2. The subrogation clause where the insureds are undischarged bankrupts
The insurer argued that a trustee acquires title to the bankrupt's assets subject to all equities existing at the date of bankruptcy. However, the court found that the jurisprudence was clear that an undischarged bankrupt lacks capacity to commence an action in their name if their cause of action vested in the trustee on their assignment or at any time before their discharge. Because the trustee acquired the insureds' cause of action subject to the insurer's right of subrogation, the insurer was entitled to commence the action in the trustee's name. This course of action would have given effect to both the objectives of the doctrine of subrogation and established principles of bankruptcy law. The court determined that upon bankruptcy, the subrogation clause in an insurance policy should be read as if the trustee's name appears in place of the bankrupt insured.
3. The request for a remedial order
Finally, the appeal court decided that the insurer was not entitled to a remedial order under the Bankruptcy and Insolvency Act.
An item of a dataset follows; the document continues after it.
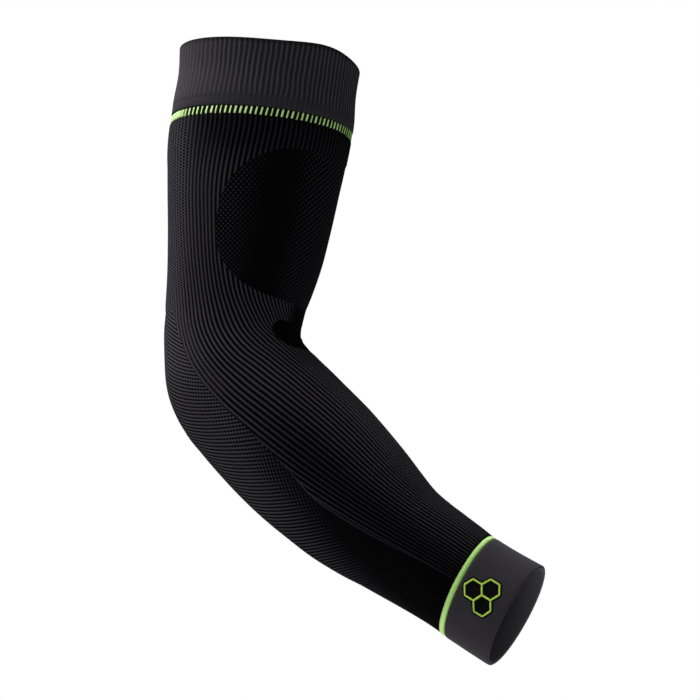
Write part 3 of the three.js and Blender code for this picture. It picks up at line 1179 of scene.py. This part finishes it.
@dataclass
class KnitBody(KnittedTube):
    """Main tube: ribs that are modelled, and panels of dots, courses and plain knit."""

    name: str = "knit_body_cloth"
    node: str = "knit_body"
    slot: str = "black_knit"
    wall: float = 1.4
    rib_height: float = 0.42
    row_spacing: float = 2.3
    elbow_spacing: float = 1.7
    elbow_middle: float = 170.0
    end_rounding: float = 0.4
    inner_points: int = 128
    inner_rings: int = 56
    back_panel_start: float = 146.0
    # Share of plating yarn down the arm, on the ribs and on the back panel's courses.
    rib_yarn: Curve = Curve({
        42: 0.1, 46: 0.34, 70: 0.42, 110: 0.46, 140: 0.48, 160: 0.62, 190: 0.57, 230: 0.5, 290: 0.45, 360: 0.3,
    })  # fmt: skip
    course_yarn: Curve = Curve({150: 0.68, 190: 0.66, 240: 0.57, 300: 0.46, 325: 0.28, 350: 0.06})
    # Angle in front of which the courses have next to none, and the degrees over which it comes in.
    course_edge: Curve = Curve({205: 60, 240: 82, 270: 96, 300: 116, 325: 132, 345: 146, 360: 158})
    course_fade: float = 55.0
    # The upper panel's dots fade out toward its middle line.
    dot_yarn: float = 0.29
    dot_middle: float = 55.0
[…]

While the court acknowledged that it could vary a bankrupt's date of discharge under ss. 40(2) of the BIA, it chose not to do so in the circumstances at hand. In doing so, the court distinguished a previous case where the bankrupt had received a conditional discharge before commencing the action, with only administrative delay and backlog standing between the bankrupt and absolute discharge. In the present case, the insureds' date of discharge was months after the insurer had commenced its action. An order applied retroactively to correct an earlier ruling could also not be made under s. 38 of the BIA as the insurer had not complied with the procedure required by the provision; ie. requesting the trustee to take a proceeding against the appellants. Further, the first request for this order was now being made almost seven years after the limitation period for the action had expired. The court held that the claim should not be amended on the basis of correcting a "misnaming or misdescription of a party" as provided for in the Limitations Act, 2002. The insurer had chosen to commence a claim in the insureds' name and it could not be said that the decision was a "misnaming or misdescription." The appeal court allowed the appeal and dismissed the subrogated action commenced by the insurer in the name of the insureds.
In delivering this judgment, the Court of Appeal provided a helpful overview of the principles of bankruptcy and subrogation law. Moving forward, insurers contemplating bringing a subrogated action on behalf of bankrupt insureds should ensure that the right to the cause of action has not already vested in the trustee. If so, insurers should bring the claim in the trustee's name or risk having their subrogated claim dismissed for lack of capacity.